Subject: [NMusers] increasing ETA estimates with adding full block
Date:8/18/2003 2:29 AM

Dear NONMEM users,

In having built a two compartment model with first order 
absorption, lag time and several covariates on V2 and CL, I ran into 
the following problem. When adding a full BLOCK in the OMEGA 
matrix to the final model the objectiove function significantly 
decreases (more than 100 points). However, the estimates for ETA 
(IIV and BOV) clearly increase. For example the ETA for KA 
increases from 111% to 126% and the ETA for V2 from 82% to 
101%. So I seem to explain less inter-subject variability with 
adding a full block.

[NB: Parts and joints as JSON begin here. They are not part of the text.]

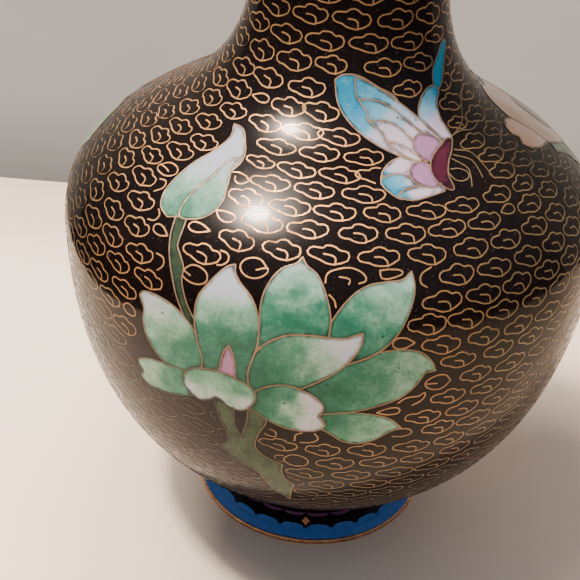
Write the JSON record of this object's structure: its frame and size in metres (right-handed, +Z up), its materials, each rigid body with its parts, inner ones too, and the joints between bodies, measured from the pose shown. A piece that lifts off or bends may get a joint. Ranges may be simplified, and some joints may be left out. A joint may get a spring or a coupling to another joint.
{
  "type": "cloisonne vase",
  "caption": "Round-bodied vase with a narrow flaring neck on a low ring foot, copper enamelled inside and out with wire-walled flower and insect motifs.",
  "frame": {"origin": "centre of the foot's underside, on the surface the vase stands on", "axes": "+Z up along the vase's axis; -Y is the front, where the lotus motif is"},
  "size_m": [0.126, 0.1259, 0.2068],
  "materials": {
    "copper": "satin copper",
    "gilt": "worn gilt",
    "wire": "polished gilt copper wire",
    "black_enamel": "polished enamel",
    "blue_enamel": "polished enamel",
    "counter_enamel": "fired enamel, unpolished",
    "green_enamel": "polished enamel, shaded to pale green",
    "pale_green_enamel": "polished enamel, mottled",
    "white_green_enamel": "polished enamel, white shaded to green",
    "lilac_enamel": "polished enamel, lilac white",
    "leaf_enamel": "polished enamel, olive green",
    "mauve_enamel": "polished enamel",
    "cyan_enamel": "polished enamel",
    "wine_enamel": "polished enamel",
    "peach_enamel": "polished enamel, peach shaded to cream"
  },
  "bodies": {
    "root": {"lower_body_copper": "copper", "shoulder_copper": "copper", "neck_copper": "copper", "base_plate": "copper", "foot_ring": "gilt", "mouth_ring": "gilt", "mouth_border_wire": "gilt", "lotus_wires": "wire", "butterfly_wires": "wire", "peony_wires": "wire", "ground_enamel": "black_enamel", "lotus_fork_ground": "black_enamel", "foot_black_enamel": "black_enamel", "mouth_black_enamel": "black_enamel", "foot_blue_enamel": "blue_enamel", "mouth_blue_enamel": "blue_enamel", "lining_enamel": "counter_enamel", "base_enamel": "counter_enamel", "lotus_small_petal": "green_enamel", "lotus_top_petal": "green_enamel", "lotus_upper_right_petal": "green_enamel", "lotus_right_petal": "green_enamel", "lotus_bean_petal": "pale_green_enamel", "bud_right_sepal": "pale_green_enamel", "lotus_notched_petal": "white_green_enamel", "lotus_curled_petal": "white_green_enamel", "lotus_tall_petal": "white_green_enamel", "lotus_low_petal": "white_green_enamel", "lotus_left_petal": "white_green_enamel", "bud_left_sepal": "white_green_enamel", "fore_wing_lower_cell": "lilac_enamel", "fore_wing_upper_cell": "lilac_enamel", "fore_wing_top_cell": "lilac_enamel", "hind_wing_middle_cell": "lilac_enamel", "butterfly_far_wing": "lilac_enamel", "lotus_stem": "leaf_enamel", "bud_stem": "leaf_enamel", "peony_stem": "leaf_enamel", "peony_near_leaf": "leaf_enamel", "peony_far_leaf": "leaf_enamel", "peony_back_leaf": "leaf_enamel", "lotus_pistil": "mauve_enamel", "butterfly_upper_disc": "mauve_enamel", "butterfly_lower_disc": "mauve_enamel", "fore_wing_low_cell": "cyan_enamel", "fore_wing_band": "cyan_enamel", "hind_wing_upper_cell": "cyan_enamel", "hind_wing_lower_cell": "cyan_enamel", "butterfly_tail": "cyan_enamel", "butterfly_body": "wine_enamel", "peony_heart": "wine_enamel", "peony_left_petal": "peach_enamel", "peony_upper_petal": "peach_enamel", "peony_right_petal": "peach_enamel", "peony_lower_petal": "peach_enamel", "second_bloom_heart": "peach_enamel", "second_bloom_left_petal": "peach_enamel", "second_bloom_right_petal": "peach_enamel"}
  },
  "joints": []
}
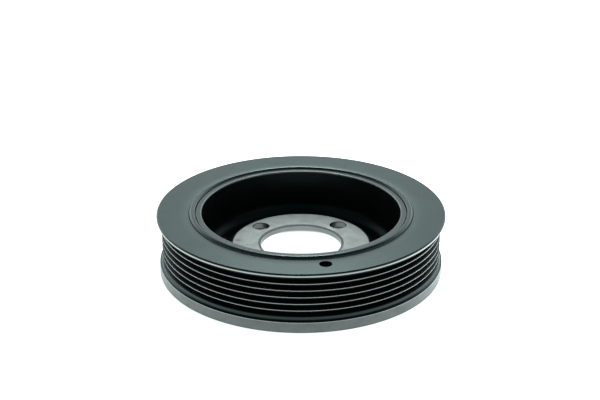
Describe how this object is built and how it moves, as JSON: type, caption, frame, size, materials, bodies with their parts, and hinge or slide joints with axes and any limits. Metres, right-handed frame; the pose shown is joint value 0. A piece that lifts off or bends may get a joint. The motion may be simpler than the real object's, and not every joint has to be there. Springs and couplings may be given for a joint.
{
  "type": "harmonic balancer",
  "caption": "Crankshaft harmonic balancer with a pressed cup hub, a rubber damper sleeve and an iron inertia ring with multi-rib belt grooves.",
  "frame": {"origin": "centre of the inertia ring's rear face, the face that it rests on", "axes": "+Z along the shaft axis, towards the open side of the hub's cup; the hole drilled in the ring's front face lies towards -Y"},
  "size_m": [0.1488, 0.1488, 0.0328],
  "materials": {
    "hub_paint": "semi-gloss black paint on pressed steel, with the pad face machined bare",
    "ring_paint": "satin black paint on cast iron, with the belt ribs and both flanges turned bare",
    "damper_rubber": "black rubber, matt"
  },
  "bodies": {
    "root": {"hub": "hub_paint", "inertia_ring": "ring_paint", "rubber_sleeve": "damper_rubber"}
  },
  "joints": []
}
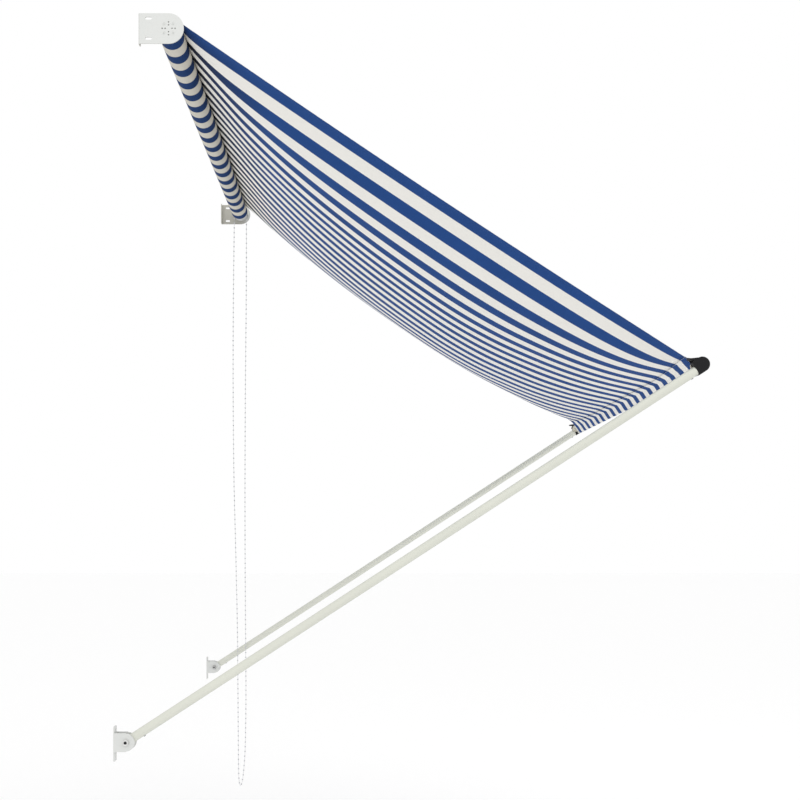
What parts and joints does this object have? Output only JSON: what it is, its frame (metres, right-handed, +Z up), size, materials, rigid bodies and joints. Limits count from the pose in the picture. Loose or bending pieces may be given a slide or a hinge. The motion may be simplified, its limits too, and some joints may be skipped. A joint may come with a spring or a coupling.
{
  "type": "canvas awning",
  "caption": "Drop-arm awning: striped canvas from a wall-mounted roller with a bead-chain drive out to a front bar on pivoting tube arms.",
  "frame": {"origin": "middle of the left roller bracket's wall face, at the height of the roller's axis", "axes": "+X along the width from the idler end to the chain end, +Y towards the wall, +Z up"},
  "size_m": [1.547, 1.2932, 1.9931],
  "materials": {
    "white_paint": "satin powder coat",
    "ivory_paint": "satin powder coat",
    "aluminium": "mill",
    "zinc_steel": "zinc plated",
    "grey_plastic": "moulded",
    "black_plastic": "moulded",
    "tan_plastic": "moulded",
    "chain_plastic": "moulded beads",
    "striped_canvas": "woven, blue and off-white stripes"
  },
  "bodies": {
    "wall_mounts": {"left_roller_bracket": "white_paint", "right_roller_bracket": "white_paint", "idler_holder": "grey_plastic", "clutch_core": "grey_plastic", "chain_guard": "white_paint", "wrap_spring": "zinc_steel", "idler_screw_1": "zinc_steel", "idler_screw_2": "zinc_steel", "idler_screw_3": "zinc_steel", "idler_screw_4": "zinc_steel", "clutch_screw_1": "zinc_steel", "clutch_screw_2": "zinc_steel", "clutch_screw_3": "zinc_steel", "clutch_screw_4": "zinc_steel", "bead_chain": "chain_plastic", "left_foot_bracket": "white_paint", "right_foot_bracket": "white_paint", "left_pivot_bolt": "zinc_steel", "right_pivot_bolt": "zinc_steel", "left_lock_nut": "zinc_steel", "right_lock_nut": "zinc_steel", "canvas": "striped_canvas"},
    "roller": {"roller_tube": "aluminium", "canvas_roll": "striped_canvas", "keder_strip": "grey_plastic", "idler_plug": "black_plastic", "clutch_drum": "grey_plastic", "chain_sprocket": "grey_plastic"},
    "arm_frame": {"left_arm_tube": "ivory_paint", "right_arm_tube": "ivory_paint", "left_foot_plug": "grey_plastic", "right_foot_plug": "grey_plastic", "left_foot_screw": "zinc_steel", "right_foot_screw": "zinc_steel", "left_cap_screw": "zinc_steel", "right_cap_screw": "zinc_steel", "left_bar_plug": "tan_plastic", "right_bar_plug": "tan_plastic", "left_front_cap": "black_plastic", "right_front_cap": "black_plastic", "front_bar": "white_paint"}
  },
  "joints": [
    {"name": "arm_swing", "type": "hinge", "parent": "wall_mounts", "child": "arm_frame", "pos_m": [0, 0.024, -1.5535], "axis": [-1, 0, 0], "range_deg": [0, 51], "deforming": ["canvas"]},
    {"name": "roller_spin", "type": "hinge", "parent": "wall_mounts", "child": "roller", "pos_m": [0, -0.066, 0], "axis": [-1, 0, 0], "range_deg": [0, 2600]}
  ],
  "couplings": [
    {"joint": "roller_spin", "follows": "arm_swing", "ratio": 49}
  ]
}
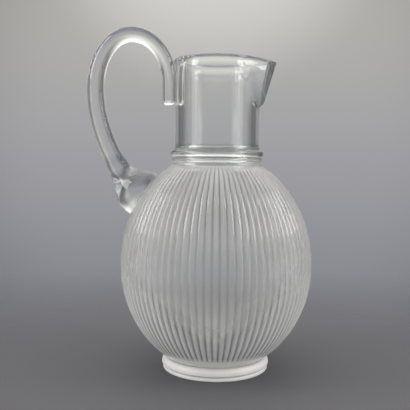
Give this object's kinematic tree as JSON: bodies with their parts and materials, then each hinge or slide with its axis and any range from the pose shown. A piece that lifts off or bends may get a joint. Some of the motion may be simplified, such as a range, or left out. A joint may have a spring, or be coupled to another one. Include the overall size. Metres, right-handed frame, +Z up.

Does someone has an explanation for this and 
knows how to deal with this?

Thanks in advance,
Reinier van Hest
Research Pharmacist
Department of Pharmacy

Erasmus MC University Medical Centre Rotterdam
P.O. Box 2040
3000 CA Rotterdam

Tel: +31 10 4633202
Fax: +31 10 4636605

Subject: RE: [NMusers] increasing ETA estimates with adding full block
Date: 8/19/2003 8:36 AM


You really haven't given us enough information, but, based on what you have
given us, some thoughts:

1. if you haven't used FOCE with interaction, do so.
2. if you have, I suggest that you just have a situation where a full omega
is not warranted.  as you have said yourself, the additional etas are NOT
describing more of the variability (and the decrease in objective function
is just due to adding more parameters to the model).
3. your variance models may not be appropriate for your data.

William J. Bachman, Ph.D.
GloboMax LLC
7250 Parkway Drive, Suite 430
Hanover, MD 21076


Subject: RE: [NMusers] increasing ETA estimates with adding full block
Date: 8/19/2003 10:01 AM


We really shouldn't think of estimating off-diagonal elements of omega as
reducing variability in the diagonal elements of omega like we do when
including fixed effects.  It is hard to know with the limited information
you provided whether a full block omega is warranted.  How one partitions
the variability in omega and sigma to descibe the total variability in the
data may or may not be important based on the intended use of the model.  My
own approach to estimation of omega is to fit the fullest omega that can be
supported by the data (i.e., avoiding over-parameterization or
ill-conditioning) even if some of the off-diagnonal elements correspond to
correlations near zero.  In your case a 100 point drop in OFV would suggest
that one or more off-diagonal elements correspond to correlations that are
different from zero.  If you plan to use your model for simulating
individual responses those off-diagonal elements may be important.  Ignoring
those correlations by fitting a diagonal omega may result in unrealistic
combinations of the individual parameters when you conduct simulations using
the diagonal omega model fit.